Lost laptops cost orgs 50K on average
A recent study has found that a lost laptop computer costs an organization an average of $50,000.
May 5, 2009
According to a study commissioned by Intel, lost laptop computers cost a company, on average, $50,000 dollars. The study is based on an opt-in survey done by the Ponemon Institute of 28 companies who reported 138 separate cases of missing laptops.
The $50,000 figure was estimated primarily by looking at factors such as the cost of the data breach, the cost of investigating what data may have been compromised, lost productivity while a replacement was sourced and the cost of the hardware itself. What should jump out at you when you look at these figures is that the cost of replacing the laptop itself is at most 10% of the cost to companies of losing the laptop.

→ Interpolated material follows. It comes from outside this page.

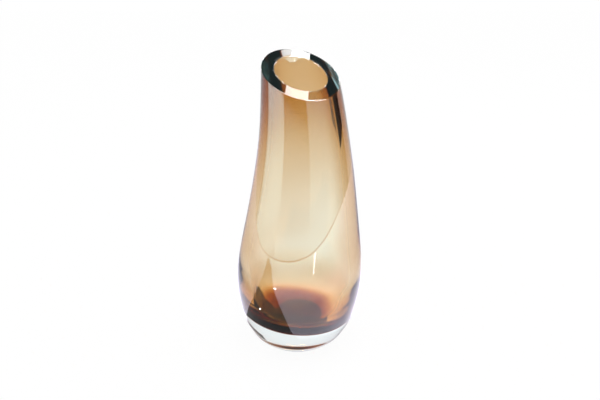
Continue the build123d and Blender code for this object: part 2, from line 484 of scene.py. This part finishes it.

According to the study it isn’t CEO laptops being lost that cost a company the most money. In fact it is the mid-level management laptops that cause the most problems. This is because, on average, the laptop computers of mid-level managers host data that is more important and more sensitive than the data hosted by executives higher up the food chain.
The Ponemon institute estimates that laptops where encryption was implemented cost a company less, though have prefaced this because in most cases the cost wasn’t minimized because encryption wasn’t comprehensively deployed and those investigating the loss couldn’t be sure that all sensitive data stored on the laptop was actually encrypted.